Substring with Concatenation of All Words

Solution 1

由于给定字符串的长度和给定的待匹配词的数目都太大了，想要枚举所有的组合然后匹配字符串的暴力思路肯定是不太行。可是每个待匹配此的长度一定，那么我们可以确定的是待匹配的子串的长度是words.size()*words[0].size()，并且只要保证每一个words[0].size()的子子串匹配上其中一个待匹配词，且不重复匹配就可以判定存在了。因此遍历的思路就是从每一个位置开始（题目要求没办法）取一个words.size()*words[0].size()长度的子串，然后检查每words[0].size()长度的子子串是否满足一个待匹配词，然后中途存在不存在单词或者多出现（同一个词可能在待匹配序列中出现多次，如果出现过多肯定不行）则认为无法匹配，否则能够正好匹配（对于小于的情形不用担心，必然会有一个词多出现或者出现不存在词替代其位置）。为了进一步简化复杂度，使用哈希函数匹配取代匹配过程。

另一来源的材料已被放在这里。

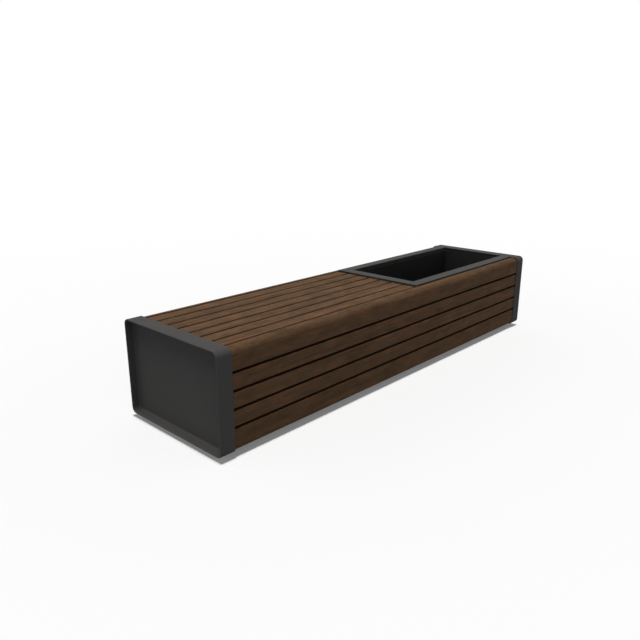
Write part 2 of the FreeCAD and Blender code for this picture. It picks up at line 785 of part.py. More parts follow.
def build():
    """Every node of the bench."""
    half_turn = (FreeCAD.Vector(0, 0, 1), 180)
    nodes = [end_plate("end_plate_left", -HALF_LENGTH),
             end_plate("end_plate_right", HALF_LENGTH, half_turn)]
    nodes += make_slats()
    nodes += make_frames()
    nodes += [base_beam("base_beam_front", -1), base_beam("base_beam_back", 1)]
    nodes += [planter_rim(), rim_end_angle(), planter_liner(), liner_pads()]
    nodes += make_feet()
    nodes += make_screws()
    nodes += make_fasteners()
    return nodes


def check(nodes):
    """Stop on any failed object or unsound shape."""
    for item in doc.Objects:
        if "Invalid" in item.State or "Error" in item.State:
            owner = item.getParentGeoFeatureGroup() or item
            raise RuntimeError(f"{owner.Label}: {item.Label} did not compute: {item.State}")
    for node in nodes:
        if node.Shape.isNull() or not node.Shape.isValid():
            raise RuntimeError(f"{node.Label} has no sound shape")


def export(nodes):
    """Write one STEP file for each node."""
    os.makedirs("parts", exist_ok=True)
    for node in nodes:
        node.Shape.exportStep(os.path.join("parts", f"{node.Label}.step"))
        count = len(node.Shape.Solids)
        print(f"{node.Label}: {count} solid, {node.Shape.Volume / 1000:.1f} cm3")


all_nodes = build()
doc.recompute()
check(all_nodes)
export(all_nodes)
print(len(all_nodes), "nodes")
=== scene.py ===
import math

import bpy
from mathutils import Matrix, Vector, noise


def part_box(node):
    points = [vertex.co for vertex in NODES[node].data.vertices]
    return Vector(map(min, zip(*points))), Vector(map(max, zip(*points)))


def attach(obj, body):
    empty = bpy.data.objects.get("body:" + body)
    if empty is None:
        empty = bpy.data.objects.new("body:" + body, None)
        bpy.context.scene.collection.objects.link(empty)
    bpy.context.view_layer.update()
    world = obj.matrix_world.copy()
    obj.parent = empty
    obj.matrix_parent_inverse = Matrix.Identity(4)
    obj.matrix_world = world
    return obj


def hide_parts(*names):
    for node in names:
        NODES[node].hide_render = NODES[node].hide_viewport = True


# The looks of a street bench with a planter: dark stained timber, dark grey powder coat,
# a black liner and plain steel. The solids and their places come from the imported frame.
# X runs along the bench, -Y is the front and +Z is up, in metres.

bl_info = {
    "name": "Bench with planter",
    "version": (1, 0, 0),
    "blender": (4, 5, 0),
    "location": "3D View > Sidebar > Bench",
    "description": "Dresses the bench's solids and sets up its studio",
    "category": "Object",
}

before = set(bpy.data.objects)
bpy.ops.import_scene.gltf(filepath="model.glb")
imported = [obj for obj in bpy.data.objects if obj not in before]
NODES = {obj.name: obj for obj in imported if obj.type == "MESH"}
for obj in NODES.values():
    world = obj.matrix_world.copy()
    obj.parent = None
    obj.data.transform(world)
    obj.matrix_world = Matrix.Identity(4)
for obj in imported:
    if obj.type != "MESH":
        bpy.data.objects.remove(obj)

MM = 0.001
FRONT, BACK, TOP = "front", "back", "top"

# How light the darker slats are, where the others have 1, and how far all stray from that
TONE_STRAY = 0.06
DARKER_SLATS = {"top_slat_3": 0.87, "top_slat_5": 0.88, "top_slat_6": 0.9, "front_slat_1": 0.94}

# An edge with a larger radius than this faces outwards, and a smaller one faces a gap. Each
# is drawn in its own number of steps.
LARGE_ROUND = 10 * MM
LARGE_STEPS = 16
SMALL_STEPS = 6

# How far under the weather face the painted shade between two slats starts
SHADE_DEPTH = 4.8 * MM

# How often a metre a slat bends and ripples along its length, and ripples across it, and how
# high its ripples are beside its bends
BENDS = 2.3
RIPPLES = 5.7
CROSS_RIPPLES = 20
RIPPLE_SHARE = 0.4

# Where a slat was cut from its tree: how far the tree's heart may lie to the side, its least
# depth and what may be added to it, how much a slat leans sideways and, beside that, in depth,
# and the length of tree between two slats
HEART_ASIDE = 120 * MM
HEART_DEPTH = 30 * MM
HEART_FURTHER = 160 * MM
LEAN = 0.03
DEPTH_LEAN = 0.7
TREE_LENGTH = 13.7

# A foot's stud: the height and chamfer of its hexagon collar, the reach of the collar's turned
# ends beside its flats, how fast they widen, and the outer radius of the thread
COLLAR_HEIGHT = 6 * MM
COLLAR_CHAMFER = 0.8 * MM
COLLAR_END = 0.96
COLLAR_SLOPE = 1.7
THREAD_RADIUS = 5.9 * MM


# Sizes and colours that a user would change


def length(name, description, millimetres):
    """A size property, given in millimetres and kept in metres."""
    return bpy.props.FloatProperty(name=name, description=description, default=millimetres * MM,
                                   min=0, subtype="DISTANCE", unit="LENGTH", precision=5)


def distance(name, description, metres):
    """A size property of the studio, given in metres."""
    return bpy.props.FloatProperty(name=name, description=description, default=metres,
                                   min=0, subtype="DISTANCE", unit="LENGTH")


def angle(name, description, degrees):
    """An angle property, given in degrees."""
    return bpy.props.FloatProperty(name=name, description=description,
                                   default=math.radians(degrees), min=0, max=math.pi,
                                   subtype="ANGLE", unit="ROTATION")


def strength(name, description, default):
    """A light's property, where 1 lights a white floor fully."""
    return bpy.props.FloatProperty(name=name, description=description, default=default,
                                   min=0, max=2)


def share(name, description, default):
    """A property between 0 and 1."""
    return bpy.props.FloatProperty(name=name, description=description, default=default,
                                   min=0, max=1, subtype="FACTOR")


def colour(name, description, red, green, blue):
    """A colour property, given as the 0 to 255 values of a picture."""
    linear = tuple(linear_value(level / 255) for level in (red, green, blue))
    return bpy.props.FloatVectorProperty(name=name, description=description, default=linear,
                                         min=0, max=1, size=3, subtype="COLOR")


def linear_value(level):
    """The light that a picture's level from 0 to 1 stands for."""
    if level <= 0.04045:
        return level / 12.92
    return ((level + 0.055) / 1.055) ** 2.4


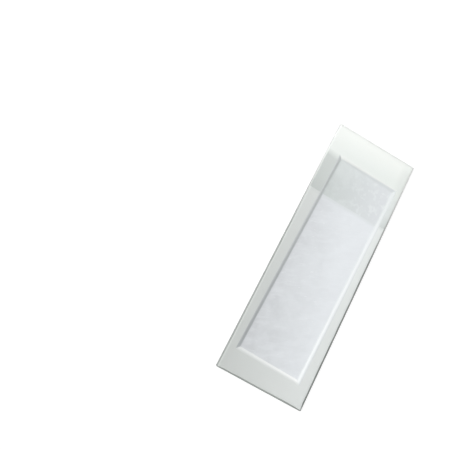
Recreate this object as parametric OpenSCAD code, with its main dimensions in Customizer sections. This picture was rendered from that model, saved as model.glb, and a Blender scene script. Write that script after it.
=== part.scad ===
// Microscope slide with a frosted end and a shallow rectangular well.
//
// The slide is one plate of soda-lime glass. Its edges are ground to a small
// bevel all round and its upright corners are cut. One end is frosted so that
// it can be written on, and a shallow well with sloping walls is ground into
// the top face to hold the specimen. The rim left around the well carries a
// cover glass.
//
// The slide lies flat. X runs along its length, with the frosted end at -X.
// Y runs across it, and Z = 0 is the face that it rests on. The origin is the
// centre of that face.

/* [Plate] */
// Length of the slide, end to end
slide_length = 76.2; // [60:0.1:90]
// Width of the slide, side to side
slide_width = 25.4; // [22:0.1:40]
// Thickness of the glass
glass_thickness = 1.1; // [0.8:0.05:2]
// Width of the ground bevel along the edges, measured flat
edge_bevel = 0.25; // [0.05:0.01:0.3]
// How far along each side an upright corner is cut off
corner_cut = 0.2; // [0.1:0.05:1.5]

/* [Frosted end] */
// Length of the frosted band, from the end of the slide
frosted_length = 21.2; // [12:0.1:30]
// Depth of glass that the frosting takes off
frosted_depth = 0.02; // [0.01:0.01:0.05]

/* [Well] */
// Depth of the well below the top face
well_depth = 0.5; // [0.1:0.05:0.6]
// How far each sloping wall runs inwards from the rim
wall_run = 0.8; // [0.3:0.1:2]
// Rim between the frosted end of the slide and the well
frosted_rim = 9; // [4:0.1:20]
// Rim between the plain end of the slide and the well
plain_rim = 6.2; // [4:0.1:20]
// Rim along each long side, before the well is shifted and turned
side_rim = 3.05; // [2.4:0.05:6]
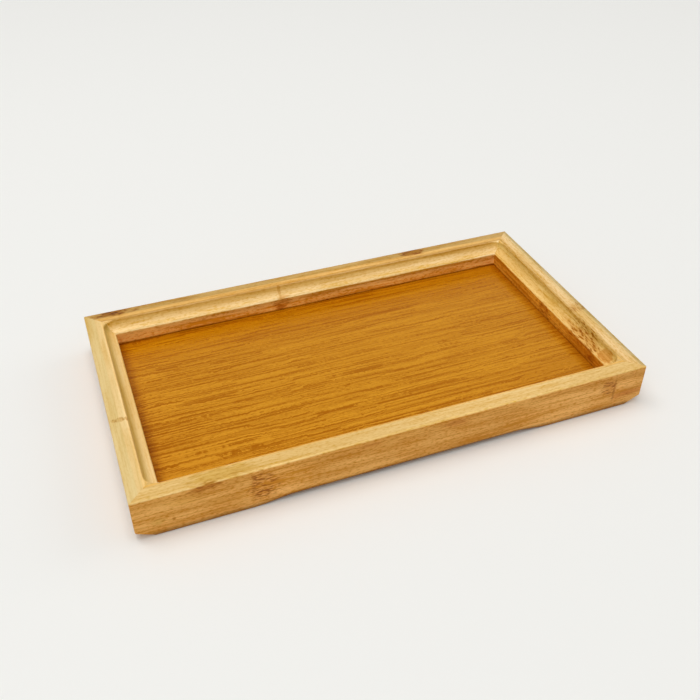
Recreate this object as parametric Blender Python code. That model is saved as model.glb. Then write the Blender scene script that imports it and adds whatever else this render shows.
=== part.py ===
"""A small bamboo serving tray, as the maker joins it.

Four mitred rails are glued up round a base panel that sits in their grooves, with a hidden
spline across each mitre. The closed frame is then routed: a cove runs right round the inside
of the rim and turns the corners on one radius, so each rail carries half of two corners.

Metres, +Z up. The origin is under the middle of the tray, on the surface it stands on.
The long rails run along X, and the front of the tray faces -Y.
"""
from math import acos, atan2, cos, hypot, pi, radians, sin, sqrt

import bmesh
import bpy

# The frame from above
TRAY_LENGTH = 0.320
TRAY_WIDTH = 0.180
RAIL_WIDTH = 0.0177

# The heights that stack up to the rim
UNDERSIDE_RECESS = 0.007
PANEL_THICKNESS = 0.005
WELL_DEPTH = 0.016

# The routed inside of the rim, in section and at the corners of the well
COVE_RADIUS = 0.007
RIM_ROUND = 0.0012
LEDGE_ROUND = 0.001
WELL_CORNER_RADIUS = 0.0012

# What is sanded off the outer edges of the frame, and off the edges of the loose pieces
ARRIS_ROUND = 0.0008
PANEL_EDGE_ROUND = 0.0006
SPLINE_EDGE_ROUND = 0.0004

# The groove that holds the panel, measured into the rail from its inner wall
GROOVE_DEPTH = 0.005

# The finger bevel under both short ends
END_BEVEL_WIDTH = 0.0105
END_BEVEL_HEIGHT = 0.005

# The lands that the long rails stand on, and the soft relief between them
LAND_LENGTH = 0.054
RELIEF_RAMP_LENGTH = 0.026
RELIEF_HEIGHT = 0.0025

# The splines, and the wood left round each of their slots
SPLINE_THICKNESS = 0.003
SPLINE_COVER = 0.002

# The clearance between pieces, and how far a cutter runs past what it cuts
GAP = 0.0003
OVERRUN = 0.002

# Facets on the curves
COVE_STEPS = 10
ROUND_STEPS = 4
CORNER_STEPS = 10
RAMP_STEPS = 10
ARRIS_STEPS = 3
SHARP_ANGLE = radians(22)

# Sizes that follow from the ones above
TRAY_HEIGHT = UNDERSIDE_RECESS + PANEL_THICKNESS + WELL_DEPTH
HALF_LENGTH = TRAY_LENGTH / 2
HALF_WIDTH = TRAY_WIDTH / 2
GROOVE_SETBACK = RAIL_WIDTH - GROOVE_DEPTH

# Linear base colours and roughness of the finished bamboo, and of the raw wood inside the joints
PALE_BAMBOO = ((0.70, 0.46, 0.19), 0.48)
HONEY_BAMBOO = ((0.56, 0.30, 0.09), 0.48)
CARAMEL_BAMBOO = ((0.50, 0.19, 0.03), 0.42)
RAW_BAMBOO = ((0.60, 0.42, 0.22), 0.75)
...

时间复杂度： $O (M N n)$ ，其中 $M$ 为输入字符串的长度， $N$ 为待匹配词的个数， $n$ 为每个词的长度
空间复杂度： $O (N + n)$ ，其中 $N$ 为待匹配词的个数， $n$ 为每个词的长度，分别为构造哈希表和取子串所消耗

class Solution {
public:
    vector<int> findSubstring(string s, vector<string>& words) {
        vector<int>ans;
        if (s.size() < words.size() * words[0].size()) return ans;
        
        // 计算每个词在给定列表中的次数
        unordered_map<string, int> count;
        unordered_map<string, int>::iterator it;
        for (auto &word: words) {
            if ((it = count.find(word)) == count.end()) {
                count.insert(make_pair(word, 1));
            }
            else{
                count[word]++;
            }
        }
        
        for (int i = 0; i <= s.size() - words.size() * words[0].size(); ++i) {
            int j = 0;
            unordered_map<string, int> check;
            while (j <= words.size()) {
                if (j == words.size()) {
                    ans.push_back(i);
                    break; // n个情形都符合，保存
                }
                
                string tmpS = s.substr(i + words[j].size() * j, words[j].size());
                if ((it = count.find(tmpS)) == count.end()) {
                    break; // 中间有一个不存在的序列，跳出
                }
                else if ((it = check.find(tmpS)) == check.end()){
                    check.insert(make_pair(tmpS, 1));
                } 
                else {
                    check[tmpS]++;
                }
                
                if (check[tmpS] > count[tmpS]) break; // 有一个序列多了，跳出（少了不担心，必然有一个多了，或者出现一个不存在的）
                
                j++;
            }
        }
        
        return ans;
    }
};

Solution 2

来自网上的更简单的算法：滑动窗口详细通俗的思路分析，多解法 - 串联所有单词的子串 - 力扣（LeetCode） (leetcode-cn.com)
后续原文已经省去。